Samsung Electronics delivered a blockbuster quarter, posting operating profit that exceeded the combined total from the previous two fiscal years, fueled by surging demand for high-bandwidth memory (HBM) and DRAM used in AI servers and data centers. The headline number was undeniably large, but the market's reaction was swift and negative — shares dropped as consensus estimates had been set even higher, meaning the beat relative to history was actually a miss relative to Wall Street's stretched expectations.
The result highlights a dynamic playing out across the semiconductor complex: AI demand is real and structural, but the bar for companies like Samsung has been set so high that extraordinary results can still disappoint. Samsung competes directly with SK Hynix in HBM supply to Nvidia and other AI accelerator customers, and reports suggest Samsung has lagged SK Hynix in certifying its HBM3E chips for Nvidia's H100/H200 platforms — a competitive overhang that tempered enthusiasm.
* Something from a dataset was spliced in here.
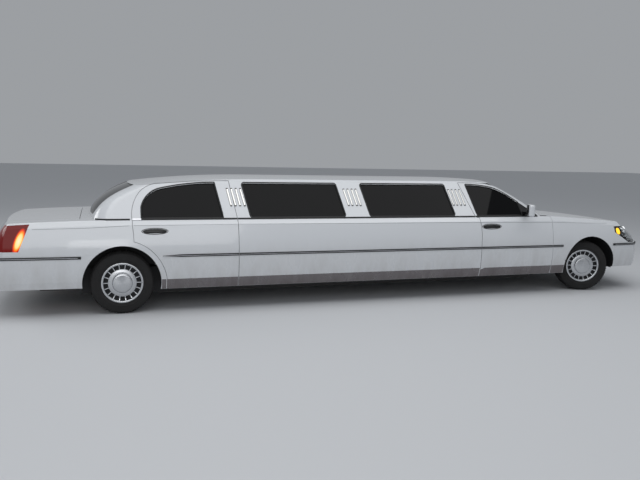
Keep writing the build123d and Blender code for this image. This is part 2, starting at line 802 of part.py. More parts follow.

The 'sell the news' reaction raises a key question: is this a sentiment reset that creates a re-entry opportunity, or does the Nvidia HBM certification gap signal a structural share-loss story in the most profitable segment of the memory market? Bulls point to the earnings trajectory — two years of profit in one quarter is not noise — and to the likelihood that Samsung eventually clears Nvidia's qualification bar. Bears note that SK Hynix's early-mover advantage in HBM is compounding, and that Samsung's logic foundry business (competing with TSMC) remains a drag.
Key things to watch: any update on Samsung's HBM3E Nvidia certification timeline, DRAM spot pricing trends, and whether the share reaction stabilizes near technical support or accelerates lower into the next earnings cycle.